Reproduce only this span: the line containing "obj.matrix_world = world", the line containing "obj.data.transform(obj.matrix_world)", and every line between them, all exactly as given.

Object modeling scripts
====

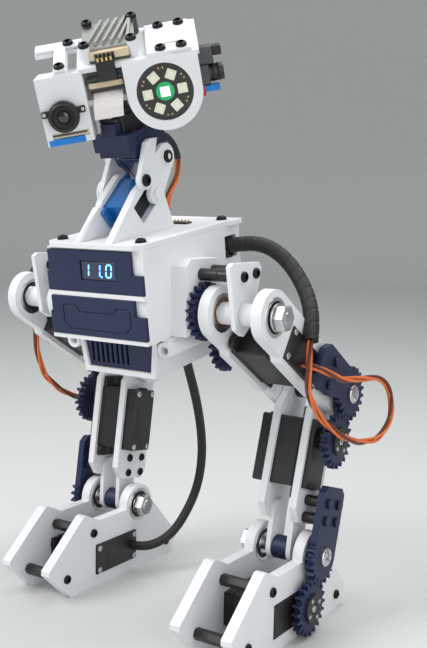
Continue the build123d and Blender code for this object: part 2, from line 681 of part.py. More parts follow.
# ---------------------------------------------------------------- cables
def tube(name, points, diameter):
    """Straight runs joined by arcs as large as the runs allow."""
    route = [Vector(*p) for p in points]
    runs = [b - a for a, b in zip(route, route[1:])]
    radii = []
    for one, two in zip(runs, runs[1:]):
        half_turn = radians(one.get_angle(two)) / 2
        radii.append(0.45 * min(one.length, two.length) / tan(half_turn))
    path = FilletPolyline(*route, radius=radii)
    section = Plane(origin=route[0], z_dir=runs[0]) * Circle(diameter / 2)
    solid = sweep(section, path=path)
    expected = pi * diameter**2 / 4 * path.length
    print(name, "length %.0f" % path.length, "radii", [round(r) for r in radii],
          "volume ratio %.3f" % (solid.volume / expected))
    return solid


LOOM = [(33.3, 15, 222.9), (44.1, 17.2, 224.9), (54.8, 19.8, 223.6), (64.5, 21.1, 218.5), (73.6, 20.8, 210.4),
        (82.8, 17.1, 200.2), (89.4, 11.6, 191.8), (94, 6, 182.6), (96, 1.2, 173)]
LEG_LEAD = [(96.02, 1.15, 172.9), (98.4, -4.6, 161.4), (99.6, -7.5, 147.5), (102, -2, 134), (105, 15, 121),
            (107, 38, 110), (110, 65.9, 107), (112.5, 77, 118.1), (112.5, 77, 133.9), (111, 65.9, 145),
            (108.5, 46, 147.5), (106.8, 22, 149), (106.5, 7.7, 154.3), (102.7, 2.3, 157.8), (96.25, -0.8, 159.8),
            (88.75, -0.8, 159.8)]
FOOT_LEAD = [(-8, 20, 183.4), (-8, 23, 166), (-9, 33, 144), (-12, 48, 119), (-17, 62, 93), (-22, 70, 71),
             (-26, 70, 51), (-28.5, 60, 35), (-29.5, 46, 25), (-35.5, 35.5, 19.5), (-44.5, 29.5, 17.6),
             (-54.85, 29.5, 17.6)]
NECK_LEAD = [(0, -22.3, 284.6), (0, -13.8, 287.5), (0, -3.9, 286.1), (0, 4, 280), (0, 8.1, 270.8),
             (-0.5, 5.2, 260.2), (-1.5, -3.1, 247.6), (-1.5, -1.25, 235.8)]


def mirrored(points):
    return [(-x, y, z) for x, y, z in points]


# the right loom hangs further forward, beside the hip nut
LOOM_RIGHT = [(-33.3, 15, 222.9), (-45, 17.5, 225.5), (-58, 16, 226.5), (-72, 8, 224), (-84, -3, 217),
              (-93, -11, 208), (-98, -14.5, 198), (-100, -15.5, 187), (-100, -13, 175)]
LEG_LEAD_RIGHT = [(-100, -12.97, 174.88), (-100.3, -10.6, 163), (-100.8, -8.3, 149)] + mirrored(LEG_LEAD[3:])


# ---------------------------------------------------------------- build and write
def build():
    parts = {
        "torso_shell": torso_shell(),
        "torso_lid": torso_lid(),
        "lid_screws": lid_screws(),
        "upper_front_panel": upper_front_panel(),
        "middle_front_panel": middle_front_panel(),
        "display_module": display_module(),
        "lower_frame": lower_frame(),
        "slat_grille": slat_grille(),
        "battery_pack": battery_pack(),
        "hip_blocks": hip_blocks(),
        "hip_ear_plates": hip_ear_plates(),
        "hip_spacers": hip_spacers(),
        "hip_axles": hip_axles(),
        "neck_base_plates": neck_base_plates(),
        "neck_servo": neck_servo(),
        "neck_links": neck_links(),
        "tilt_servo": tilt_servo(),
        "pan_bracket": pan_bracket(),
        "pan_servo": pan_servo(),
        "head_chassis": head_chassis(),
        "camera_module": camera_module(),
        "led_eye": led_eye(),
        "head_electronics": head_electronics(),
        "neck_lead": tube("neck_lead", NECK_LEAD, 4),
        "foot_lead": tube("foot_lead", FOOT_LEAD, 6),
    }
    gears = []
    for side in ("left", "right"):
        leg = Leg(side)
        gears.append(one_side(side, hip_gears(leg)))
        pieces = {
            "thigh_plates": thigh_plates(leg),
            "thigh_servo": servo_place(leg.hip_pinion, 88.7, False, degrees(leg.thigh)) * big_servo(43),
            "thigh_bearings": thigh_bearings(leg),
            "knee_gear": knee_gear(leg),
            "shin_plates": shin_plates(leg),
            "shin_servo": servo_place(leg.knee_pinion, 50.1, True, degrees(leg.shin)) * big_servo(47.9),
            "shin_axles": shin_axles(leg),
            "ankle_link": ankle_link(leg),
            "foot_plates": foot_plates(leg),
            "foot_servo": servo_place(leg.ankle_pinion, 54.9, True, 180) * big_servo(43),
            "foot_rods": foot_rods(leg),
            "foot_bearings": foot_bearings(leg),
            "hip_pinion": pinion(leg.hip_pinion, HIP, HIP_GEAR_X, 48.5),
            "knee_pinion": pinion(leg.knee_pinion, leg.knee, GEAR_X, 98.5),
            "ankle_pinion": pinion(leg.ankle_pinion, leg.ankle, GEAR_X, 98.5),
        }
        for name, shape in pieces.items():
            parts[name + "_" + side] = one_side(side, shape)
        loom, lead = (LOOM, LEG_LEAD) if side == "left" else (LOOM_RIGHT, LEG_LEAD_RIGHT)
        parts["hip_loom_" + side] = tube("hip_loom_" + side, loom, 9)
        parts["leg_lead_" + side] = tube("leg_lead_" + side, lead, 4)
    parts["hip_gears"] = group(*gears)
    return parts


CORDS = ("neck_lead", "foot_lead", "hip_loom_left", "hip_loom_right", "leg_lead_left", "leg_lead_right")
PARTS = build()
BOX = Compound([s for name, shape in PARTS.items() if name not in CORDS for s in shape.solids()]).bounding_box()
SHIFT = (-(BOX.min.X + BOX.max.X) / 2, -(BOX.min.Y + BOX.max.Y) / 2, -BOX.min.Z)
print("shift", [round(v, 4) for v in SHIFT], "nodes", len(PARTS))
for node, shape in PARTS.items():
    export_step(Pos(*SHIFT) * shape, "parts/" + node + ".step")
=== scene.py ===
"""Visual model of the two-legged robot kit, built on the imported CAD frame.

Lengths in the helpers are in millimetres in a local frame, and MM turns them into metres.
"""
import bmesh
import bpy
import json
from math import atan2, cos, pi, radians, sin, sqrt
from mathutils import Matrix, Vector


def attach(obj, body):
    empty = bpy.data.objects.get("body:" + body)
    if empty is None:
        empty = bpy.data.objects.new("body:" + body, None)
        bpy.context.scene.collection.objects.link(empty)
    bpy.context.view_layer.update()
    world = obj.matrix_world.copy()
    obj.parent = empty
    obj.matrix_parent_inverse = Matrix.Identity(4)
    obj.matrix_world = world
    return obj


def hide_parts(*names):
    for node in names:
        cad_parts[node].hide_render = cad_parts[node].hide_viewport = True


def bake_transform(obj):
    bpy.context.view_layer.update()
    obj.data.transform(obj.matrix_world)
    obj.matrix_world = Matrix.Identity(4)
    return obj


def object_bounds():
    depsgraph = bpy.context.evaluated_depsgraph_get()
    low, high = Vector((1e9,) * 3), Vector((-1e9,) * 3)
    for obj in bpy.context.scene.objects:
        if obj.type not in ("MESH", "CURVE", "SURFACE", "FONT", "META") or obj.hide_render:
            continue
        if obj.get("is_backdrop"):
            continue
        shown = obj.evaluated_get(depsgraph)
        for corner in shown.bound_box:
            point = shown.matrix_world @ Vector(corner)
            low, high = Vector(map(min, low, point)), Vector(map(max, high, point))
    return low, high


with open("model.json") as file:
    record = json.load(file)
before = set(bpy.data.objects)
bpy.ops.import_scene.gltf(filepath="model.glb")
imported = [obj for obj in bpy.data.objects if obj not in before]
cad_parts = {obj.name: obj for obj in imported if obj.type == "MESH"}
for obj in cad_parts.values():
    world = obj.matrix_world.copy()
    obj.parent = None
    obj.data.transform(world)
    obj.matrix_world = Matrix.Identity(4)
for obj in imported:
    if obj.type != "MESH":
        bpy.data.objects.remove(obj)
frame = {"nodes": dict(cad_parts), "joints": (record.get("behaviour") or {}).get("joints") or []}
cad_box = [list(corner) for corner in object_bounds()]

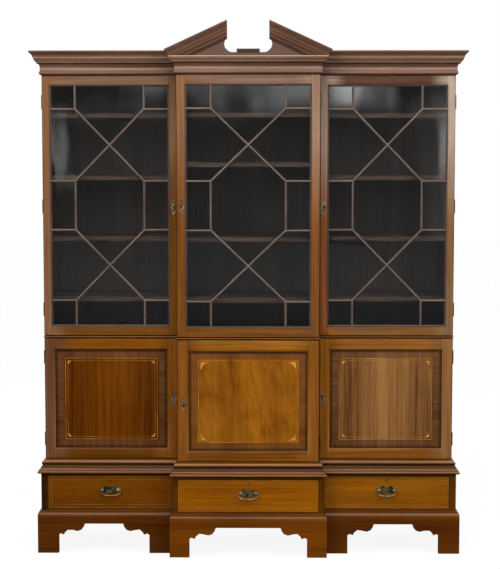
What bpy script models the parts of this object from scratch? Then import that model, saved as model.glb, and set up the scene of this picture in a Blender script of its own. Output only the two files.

====

Finished task:
    obj.matrix_world = world
    return obj


def hide_parts(*names):
    for node in names:
        cad_parts[node].hide_render = cad_parts[node].hide_viewport = True


def bake_transform(obj):
    bpy.context.view_layer.update()
    obj.data.transform(obj.matrix_world)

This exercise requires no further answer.